— Он?.. — противный ком встал в горле.
— Нет. Еще нет, но... — она взяла меня за руку, — пойдем.
Она повела меня наверх.
***
Отец лежал под белым одеялом на широкой кровати. Вокруг него
мерцала знакомая мне бледно-зеленая полусфера. Выглядел Николай
Александрович очень плохо.
— Он спит? — шепотом спросил я матушку.
— Да. Он смог так долго продержаться! Но доктора хотят вывести
его из целебного сна, потому что... нет изменений.
Из ее глаз хлынули слезы.
Я присел рядом с кроватью и с тоской посмотрел на отца.
— А можно подержать его за руку?
— Мне не разрешают! Говорят, что это может нарушить целостность
слоя или что-то там, я половину слов не поняла.
— И что дальше? Они просто уберут это поле и все? Он умрет?
— Он не умрет! — вскричала Мария Федоровна, сжав кулаки. — Ты
слышишь меня? Не умрет!
Меня с головой накрыло ее отчаяние. Я переводил взгляд с нее на
отца и даже понятия не имел, что мне сейчас сделать.
— Мам, прости меня. Конечно, он не умрет. Он же сильный. Он —
Вереховцев!
Я сжал в ладони ее тонкие пальцы и направил в ее измученный
организм тонкий поток силы.
Эмоции матушки постепенно стали выравниваться, и она
успокоилась.
— Как ты? — спросил я.
— Когда ты рядом, мне значительно легче, — она слегка
улыбнулась. — Расскажи, как там дела в академии?
— Да как обычно, то учеба, то перемены, — я облегченно
выдохнул.
Мы проговорили еще час, пока мой желудок не заурчал. Матушка
хлопнула себя по лбу и умчалась в больничную столовую, добывать для
меня ужин. А я остался наедине с отцом.
— И как тебе помочь, а? — бормотал я под нос.
Мне нужно как-то пробраться под целебное поле и прикоснуться к
отцу. Но как это делать и не нарушить процесс лечения?
Я вглядывался до боли в глазах в зеленоватые искры, смотрел
магическим зрением — все без толку. Потоки так были мудрено
распределены, что, порви я один — рассыплется все!

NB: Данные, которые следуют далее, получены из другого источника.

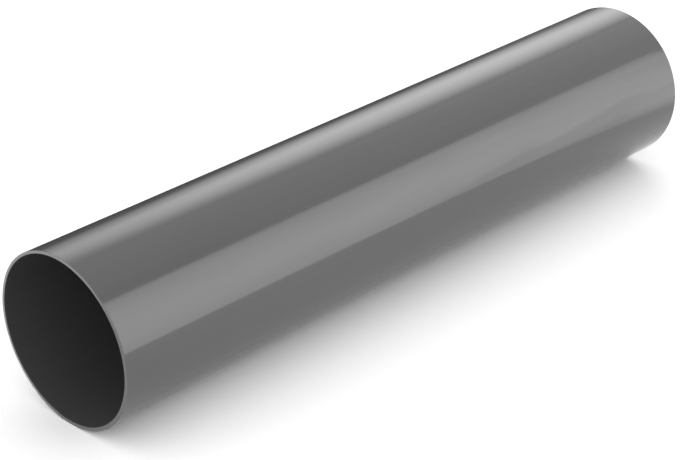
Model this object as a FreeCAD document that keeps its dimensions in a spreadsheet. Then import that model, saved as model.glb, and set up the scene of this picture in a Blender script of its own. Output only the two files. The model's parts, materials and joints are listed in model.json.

— А вот и я! — в палату вошла матушка с маленьким пакетом. —
Сегодня у нас с тобой на ужин бифштекс и рис. Жаль, что все немного
остыло.
— Спасибо тебе.
Мы быстро поели безвкусную больничную еду. Я и не ждал от нее
большего. Не бутерброды и хорошо. А то могли и какую-нибудь рисовую
кашу на воде подать.
— Мам, а когда его выведут из этой штуки? — я кивнул на
полусферу.
— Утром, — ее голос звучал глухо. — Все решится утром.